**Data to use**
##############################
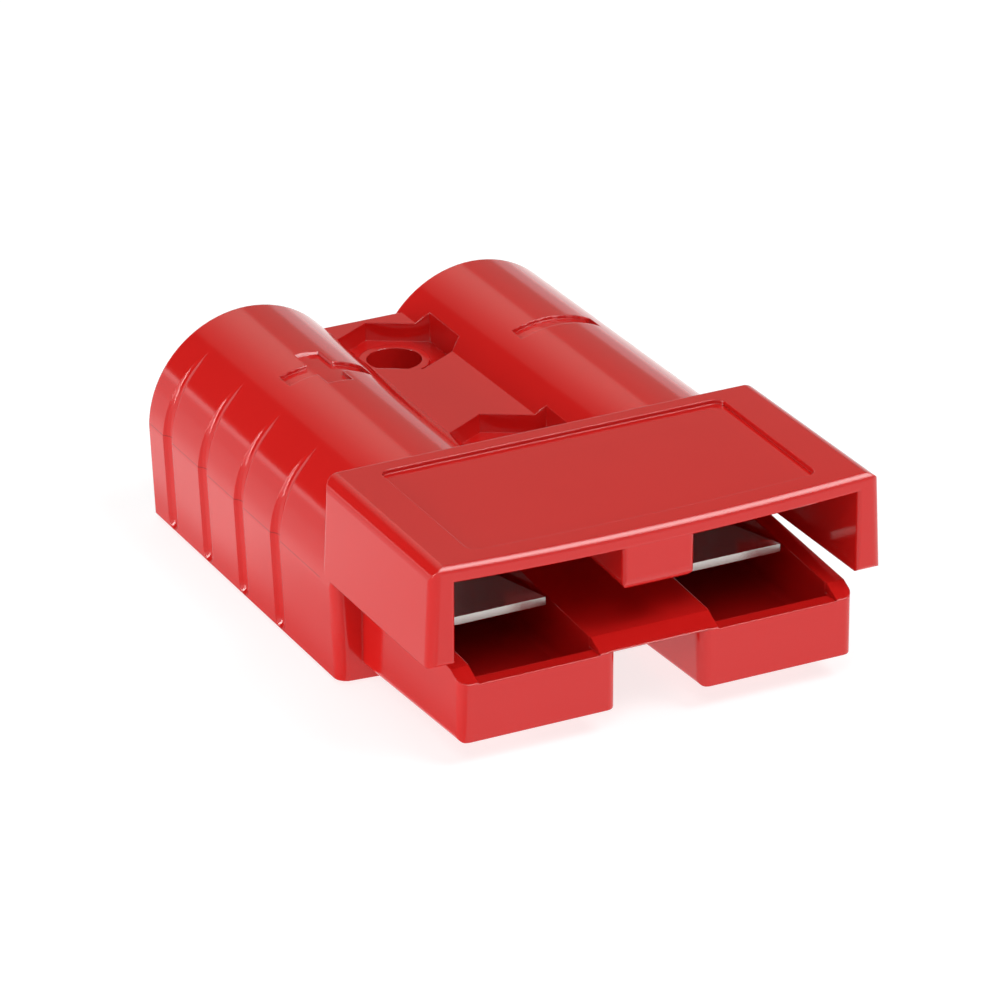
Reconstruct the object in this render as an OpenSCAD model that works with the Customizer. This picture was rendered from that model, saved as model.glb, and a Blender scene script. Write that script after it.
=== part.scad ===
// Genderless two-pole power connector housing with its two contact springs.
// Millimetres. Mating end towards -Y, cable end towards +Y, resting on z = 0.
// "f" below is a distance measured back from the face of the hood.

/* [Overall] */
// length from the hood face to the cable end
body_len = 47.8; // [46:0.1:50]
// width across the hood at its lower edge
body_wid = 36.5; // [36:0.1:38]
// height of the hood and of the hood's roof line
body_hei = 15.8; // [15.6:0.1:16.4]

/* [Barrels] */
// radius of the round top of each barrel
barrel_r = 8.2; // [7.9:0.05:8.3]
// height of the barrel centre line, level with the mould parting line
barrel_z = 7.55; // [7.5:0.05:7.8]
// how far each barrel leans in towards the cable end, degrees
barrel_lean = 0.67; // [0.2:0.05:0.9]
// draft of the lower sides, degrees
side_draft = 2.86; // [1:0.1:3.5]
// bore that takes the cable and the crimped contact
bore_d = 11.4; // [10:0.1:11.8]
// depth of that bore from the cable end
bore_depth = 20.6; // [18:0.2:21.2]
// distance of each bore from the centre line
bore_x = 9.6; // [9.5:0.05:9.8]

/* [Web and mounting holes] */
// level of the web between the barrels
web_z = 12.9; // [12.5:0.1:13.4]
// how far the web stops short of the cable end
web_back = 0.5; // [0.3:0.1:0.8]
// spacing of the two mounting holes
hole_pitch = 19; // [18.6:0.1:19.2]
// distance of the rear mounting hole from the cable end
hole_back = 5.9; // [5.6:0.05:6.1]
// mounting hole diameter
hole_d = 4.2; // [3.6:0.1:4.6]
// width across the flats of the nut pocket
nut_af = 8.5; // [8:0.1:8.7]
// depth of the nut pocket below the web
nut_depth = 1.5; // [1.1:0.1:1.7]
// radius of the raised seat round each hole
seat_r = 2.7; // [2.5:0.05:3.2]
// height of that seat above the pocket floor
seat_h = 0.4; // [0.2:0.1:0.6]

/* [Hood] */
// length of the hood
hood_len = 17.7; // [17.2:0.1:17.9]
// level of the lower edge of the hood's side walls
wall_z = 8.15; // [8:0.05:8.4]
// thickness of the hood's side walls at the face
wall_t = 2.17; // [1.9:0.01:2.3]
// thickness of the hood's roof
roof_t = 1.3; // [1.1:0.1:1.5]
// draft of the hood's sides, degrees
hood_draft = 2.6; // [1:0.1:3]
// fillet along the two long top edges
hood_fillet = 1.3; // [1:0.1:1.6]
// fillet along the front top edge
face_fillet = 0.6; // [0.4:0.1:0.8]
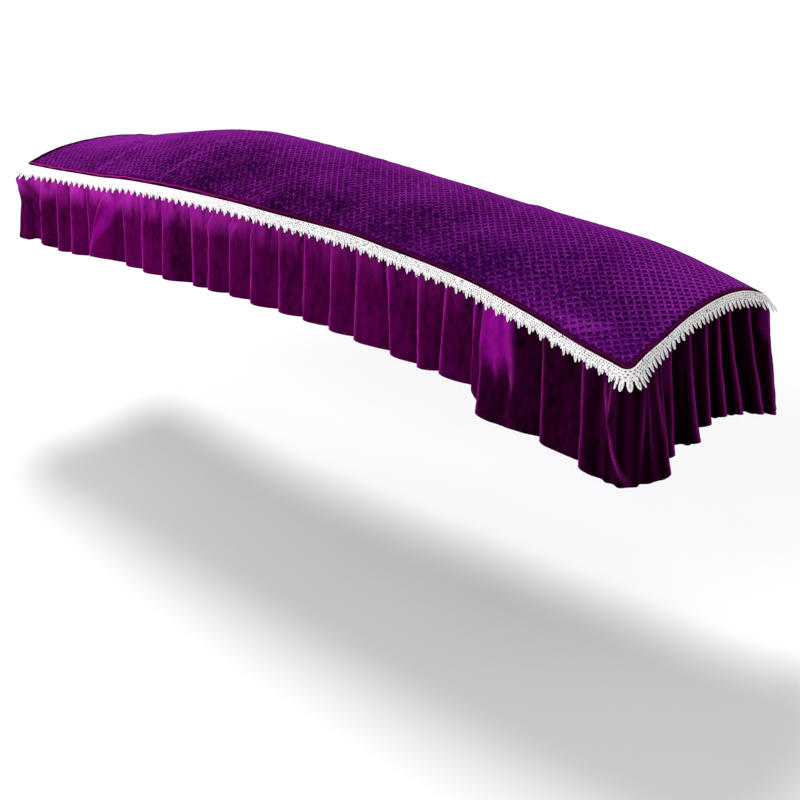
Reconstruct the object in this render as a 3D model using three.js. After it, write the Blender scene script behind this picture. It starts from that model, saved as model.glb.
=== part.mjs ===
import * as THREE from 'three';

// Dust cover for a 163 cm table zither: an arched top of padded velvet, a flat piping
// round its rim, a lace trim under the piping and a skirt of pleated velvet in four strips.
// Millimetres, +Z up, +X towards the wider head end, -Y is the front.
// The origin is on the underside of the top, under its crown, halfway along.

// Driving dimensions
const coverLength = 1668;
const headWidth = 397;
const tailWidth = 328;
const cornerSetback = 16;
const panelThickness = 3;
const panelCornerRadius = 9;
const pipingWidth = 9;
const pieceGap = 0.3;
const clothThickness = 1.2;
const laceThickness = 1;
const laceStart = 1;
const laceRepeat = 24.6;
const skirtStart = 4;
const foldUnder = 14;

const paddedVelvet = new THREE.MeshStandardMaterial({ color: 0x6a1296, roughness: 0.7, metalness: 0 });
const plumTape = new THREE.MeshStandardMaterial({ color: 0x4a0a3c, roughness: 0.6, metalness: 0 });
const laceYarn = new THREE.MeshStandardMaterial({ color: 0xf2efe9, roughness: 0.85, metalness: 0 });
const skirtVelvet = new THREE.MeshStandardMaterial({ color: 0x5a0a72, roughness: 0.75, metalness: 0 });

// Height of the front and back seams along the length, the rise of the crown between
// them, and how far the crown leans to the back
const heightProfile = [
  { x: -834, front: -20, back: -22, rise: 21, lean: -0.25 },
  { x: -740, front: -12, back: -8, rise: 26, lean: -0.2 },
  { x: -650, front: -2, back: 12, rise: 32, lean: -0.1 },
  { x: -560, front: 8, back: 29, rise: 38, lean: 0 },
  { x: -480, front: 20, back: 46, rise: 42, lean: 0 },
  { x: -400, front: 29, back: 60, rise: 45, lean: 0 },
  { x: -300, front: 38, back: 67, rise: 46, lean: 0 },
  { x: -130, front: 50, back: 67, rise: 46, lean: 0 },
  { x: 0, front: 55, back: 64, rise: 45, lean: 0 },
  { x: 130, front: 61, back: 59, rise: 45, lean: 0.05 },
  { x: 210, front: 63, back: 56, rise: 45, lean: 0.1 },
  { x: 300, front: 59, back: 52, rise: 45, lean: 0.1 },
  { x: 400, front: 55, back: 49, rise: 45, lean: 0.15 },
  { x: 500, front: 47, back: 48, rise: 45, lean: 0.15 },
  { x: 580, front: 34, back: 46, rise: 45, lean: 0.2 },
  { x: 660, front: 19, back: 37, rise: 46, lean: 0.25 },
  { x: 740, front: 1, back: 22, rise: 46, lean: 0.3 },
  { x: 834, front: -13, back: 2, rise: 44, lean: 0.3 },
];

// Soft creases of the top: centre, direction, half length, half width and height
const topCreases = [
  { x: -350, y: -100, turn: 75, half: 75, width: 13, height: 3.5 },
  { x: -370, y: -70, turn: 48, half: 150, width: 16, height: 3 },
  { x: -480, y: -60, turn: 40, half: 130, width: 30, height: -4 },
  { x: -180, y: -20, turn: 30, half: 190, width: 34, height: -4 },
  { x: 617, y: -105, turn: 98, half: 80, width: 20, height: -5 },
  { x: 560, y: -60, turn: 60, half: 110, width: 34, height: 3 },
  { x: 300, y: -90, turn: 15, half: 200, width: 28, height: -3 },
  { x: 815, y: -110, turn: 90, half: 45, width: 40, height: -6 },
];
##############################
**Requirements**
Which lines hold the word "that"? Copy each of them from the records.

**Written solution**
Reconstruct the object in this render as an OpenSCAD model that works with the Customizer. This picture was rendered from that model, saved as model.glb, and a Blender scene script. Write that script after it.
// bore that takes the cable and the crimped contact
// depth of that bore from the cable end
// height of that seat above the pocket floor
Reconstruct the object in this render as a 3D model using three.js. After it, write the Blender scene script behind this picture. It starts from that model, saved as model.glb.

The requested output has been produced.